**Set exercise:** Please set down exactly the lines of the listing below from the line containing "stripGeometry(TIE_FRONT, CLOTH, TIE_ACROSS), cotton);" through the line containing "cad_parts[node].hide_render = cad_parts[node].hide_viewport", both lines included, leaving out all other lines.

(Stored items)
------------------------
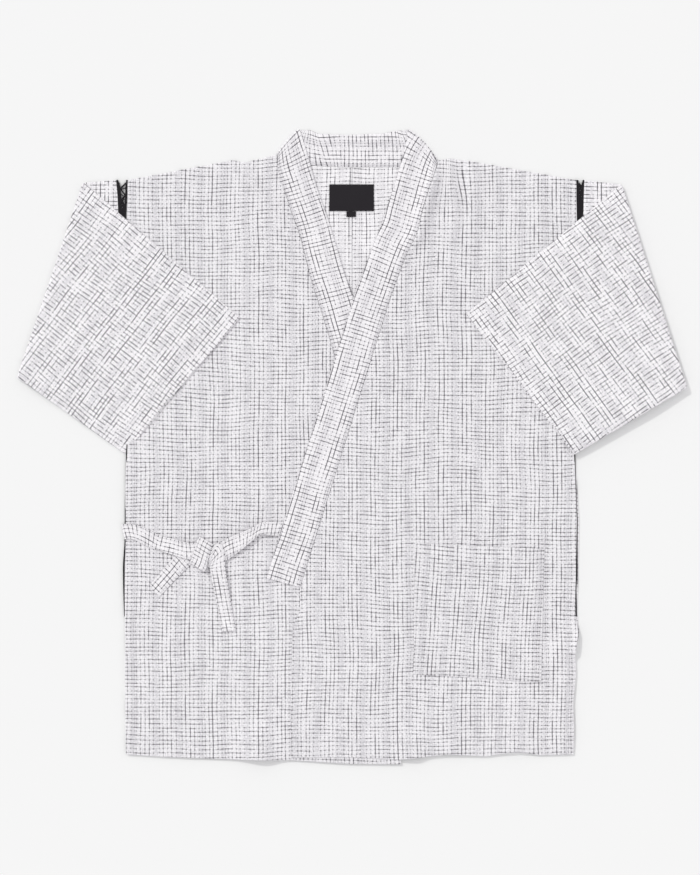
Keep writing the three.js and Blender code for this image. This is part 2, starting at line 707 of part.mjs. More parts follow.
addPiece("back_right", backGeometry(underGrid, NECKLINE_RIGHT), cotton);
addPiece("back_left", backGeometry(overGrid, NECKLINE_LEFT), cotton);
addPiece("front_right", wallGeometry(underGrid, CLOTH), cotton);
addPiece("front_left", wallGeometry(overGrid, CLOTH), cotton);
addPiece("sleeve_right", sleeveGeometry(-1, SLEEVES.right), cotton);
addPiece("sleeve_left", sleeveGeometry(1, SLEEVES.left), cotton);
addPiece("lace_right", laceGeometry(-1), lace);
addPiece("lace_left", laceGeometry(1), lace);
addPiece("side_lace_right", tapeGeometry(underGrid), lace);
addPiece("side_lace_left", tapeGeometry(overGrid), lace);
addPiece("collar", collarGeometry(), cotton);
addPiece("pocket", pocketGeometry(), cotton);
addPiece("tie_side", stripGeometry(TIE_SIDE, CLOTH, TIE_ACROSS), cotton);
addPiece("tie_front", stripGeometry(TIE_FRONT, CLOTH, TIE_ACROSS), cotton);
addPiece("neck_label", labelGeometry(LABEL_BOX), satin);
addPiece("size_label", labelGeometry(SIZE_BOX), satin);

export default jinbei;
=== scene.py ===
import math
from types import SimpleNamespace

import bpy
import numpy as np
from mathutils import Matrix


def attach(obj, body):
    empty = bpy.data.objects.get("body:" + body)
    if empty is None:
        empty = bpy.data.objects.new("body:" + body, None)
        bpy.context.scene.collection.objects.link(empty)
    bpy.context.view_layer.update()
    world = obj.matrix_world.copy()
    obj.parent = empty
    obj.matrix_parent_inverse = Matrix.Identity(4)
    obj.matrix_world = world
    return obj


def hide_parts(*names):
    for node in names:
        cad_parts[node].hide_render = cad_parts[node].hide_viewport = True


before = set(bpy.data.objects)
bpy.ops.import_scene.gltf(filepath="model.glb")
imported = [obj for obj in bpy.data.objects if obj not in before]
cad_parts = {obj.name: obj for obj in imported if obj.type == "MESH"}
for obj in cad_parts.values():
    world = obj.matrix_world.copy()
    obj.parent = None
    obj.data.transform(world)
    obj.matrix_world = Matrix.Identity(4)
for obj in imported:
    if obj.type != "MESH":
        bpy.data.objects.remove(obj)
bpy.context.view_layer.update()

scene = bpy.context.scene
scene.view_settings.view_transform = "Standard"

# Camera, looking straight down, with a frame of this height on the floor
FRAME_HEIGHT = 1.1025
CAMERA_PLACE = (-0.0025, 0.0113, 3.4)
SENSOR_WIDTH = 36
camera_data = bpy.data.cameras.new("camera")
camera_data.sensor_width = SENSOR_WIDTH
camera_data.lens = SENSOR_WIDTH * CAMERA_PLACE[2] / FRAME_HEIGHT
camera_data.clip_end = 80
camera = bpy.data.objects.new("camera", camera_data)
camera.location = CAMERA_PLACE
scene.collection.objects.link(camera)
scene.camera = camera

MM = 0.001

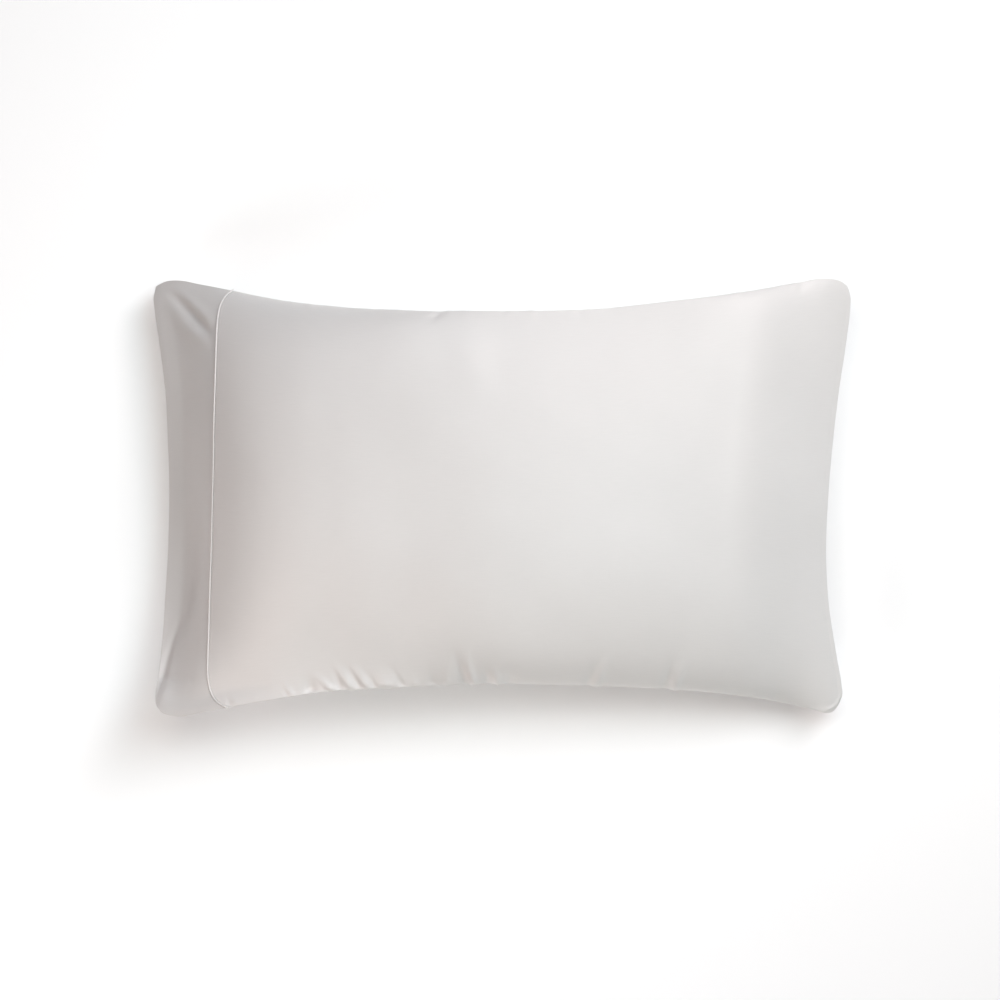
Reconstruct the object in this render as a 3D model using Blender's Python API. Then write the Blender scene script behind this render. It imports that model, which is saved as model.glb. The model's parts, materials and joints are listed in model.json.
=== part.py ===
"""A satin pillowcase with a piped hem cuff, filled with its pillow and lying on its back.

The case is cut to 508 x 762 mm (20 x 30 in). Filled, it draws in along its seams and stands
about 170 mm high. +X runs along the case from the open mouth to the sewn end, +Y across it and
+Z up. The origin is on the surface that it lies on, under the middle of its box.

Every solid is read off one skin: a place on it is given by x, the distance along the case,
by across, which runs from -1 on the front seam to 1 on the back seam, and by its side, 1 for
the upper face and -1 for the under face.
"""
import bmesh
import bpy
import numpy as np

UPPER = 1
UNDER = -1

# ---- Heights, in metres --------------------------------------------------------------------
SEAM_HEIGHT = 0.105            # side seams above the surface, half way along the case
UNDER_HANG = 3.0               # the under face would sag this many times as far as the upper rises
UNDER_ROUND = 0.5              # how full it is beside the side seams
FLOOR_BLEND = 0.018            # height over which the under face rounds into its flat rest area
END_LIFT_POWER = 4             # how late, towards the two ends, the filling's waist line drops
SIDE_POWER = 2.4               # rise across the case: 1 - across ** SIDE_POWER, then rounded
# The upper face along the middle line: share is the way from the mouth to the sewn end.
MIDDLE_LINE = (
    # share, height
    (0.000, 0.0450),
    (0.015, 0.0525),
    (0.027, 0.0590),
    (0.036, 0.0665),
    (0.046, 0.0765),
    (0.060, 0.0915),
    (0.076, 0.1065),
    (0.107, 0.1280),
    (0.137, 0.1415),
    (0.167, 0.1505),
    (0.197, 0.1565),
    (0.260, 0.1620),
    (0.350, 0.1655),
    (0.500, 0.1680),
    (0.620, 0.1615),
    (0.710, 0.1525),
    (0.790, 0.1415),
    (0.830, 0.1340),
    (0.857, 0.1290),
    (0.873, 0.1245),
    (0.890, 0.1180),
    (0.915, 0.1060),
    (0.957, 0.0830),
    (1.000, 0.0595),
)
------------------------
**Exercise response:**
addPiece("tie_front", stripGeometry(TIE_FRONT, CLOTH, TIE_ACROSS), cotton);
addPiece("neck_label", labelGeometry(LABEL_BOX), satin);
addPiece("size_label", labelGeometry(SIZE_BOX), satin);

export default jinbei;
=== scene.py ===
import math
from types import SimpleNamespace

import bpy
import numpy as np
from mathutils import Matrix


def attach(obj, body):
    empty = bpy.data.objects.get("body:" + body)
    if empty is None:
        empty = bpy.data.objects.new("body:" + body, None)
        bpy.context.scene.collection.objects.link(empty)
    bpy.context.view_layer.update()
    world = obj.matrix_world.copy()
    obj.parent = empty
    obj.matrix_parent_inverse = Matrix.Identity(4)
    obj.matrix_world = world
    return obj


def hide_parts(*names):
    for node in names:
        cad_parts[node].hide_render = cad_parts[node].hide_viewport = True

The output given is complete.